Welcome once again to another wonderful episode in the crypto Academy community. Before I present my homework post, I would like to acknowledge the professors and the crypto Academy community for making such an educative lecture possible. Today’s topic is simple Trading Strategy with "Price Action and the Engulfing Candle Pattern"
Without wasting enough time I would present my homework post systematically based on the questions from the professor @lenonmc21
1. Say in your own words that you understand about the Trading Strategy with “Price Action and the Engulfing Candle Pattern, also describe each step to be able to execute it (Place at least 2 examples in clear cryptographic assets and with your charts mandatory)
A trading strategy with price action and engulfing candle pattern is trading using the movement of the price of an asset previously in confluence with the engulfing candle pattern to find good trades. Traders mostly rely on price action to find entries and use the engulfing candle patterns as a confirmation of their trades.
Identifying the market structure, the price trend, and probable trend changes are all part of the price action and engulfing candle pattern trading method. After you've established the trend, you'll want to seek great entry points into the market using the engulfing candle pattern as confirmation of the new direction. The entry is at the close of the engulfing candle.
Price action is a multi-timeframe strategy and can be used effectively on the lower timeframes as well.
Step by Step for the execution of trading strategy with price action and the Engulfing candle pattern.

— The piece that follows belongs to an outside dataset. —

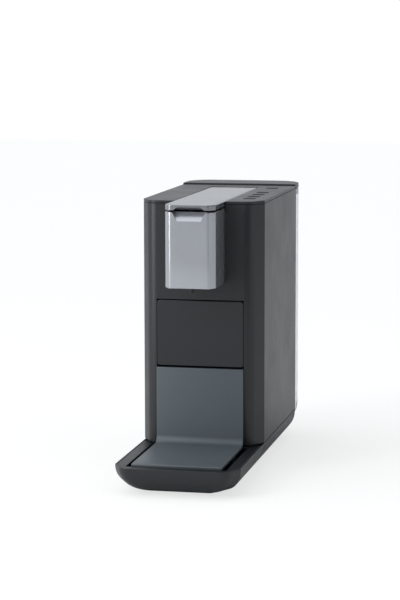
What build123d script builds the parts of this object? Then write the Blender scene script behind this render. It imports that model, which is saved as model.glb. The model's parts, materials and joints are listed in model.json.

1. Identify a clear trend in the price of the asset
In trading with the price action and engulfing candle pattern strategy, a trend needs to be identified. There are two trends in the market. A downtrend and an uptrend. A downtrend occurs when the price is forming a lower low and lower high pattern while an uptrend occurs when the price is forming a higher high and higher low pattern.
The chart below is ETHUSDT 15 minute timeframe. The price is forming an uptrend with the market forming series of higher lows and higher highs.
The chart below is DOTUSDT 15 minute timeframe. Price is forming a series of lower low and lower highs making it a downtrend.
2. Change in trend
This occurs when the force that’s is moving price in a particular trend reduces and a trend reversal occurs.
A trend is broken when the last high of a downtrend is broken upward and also when the last low of an uptrend is broken downward.
The chart below is a downtrend in DOTUSDT 15 minute timeframe which is broken by a strong upward movement by taking out the last high.
The chart below is ETHUSDT 15 minutes timeframe in an uptrend which is broken by a strong downward movement by taking out the last low.
3. Find a break in trend and the engulfing candle pattern.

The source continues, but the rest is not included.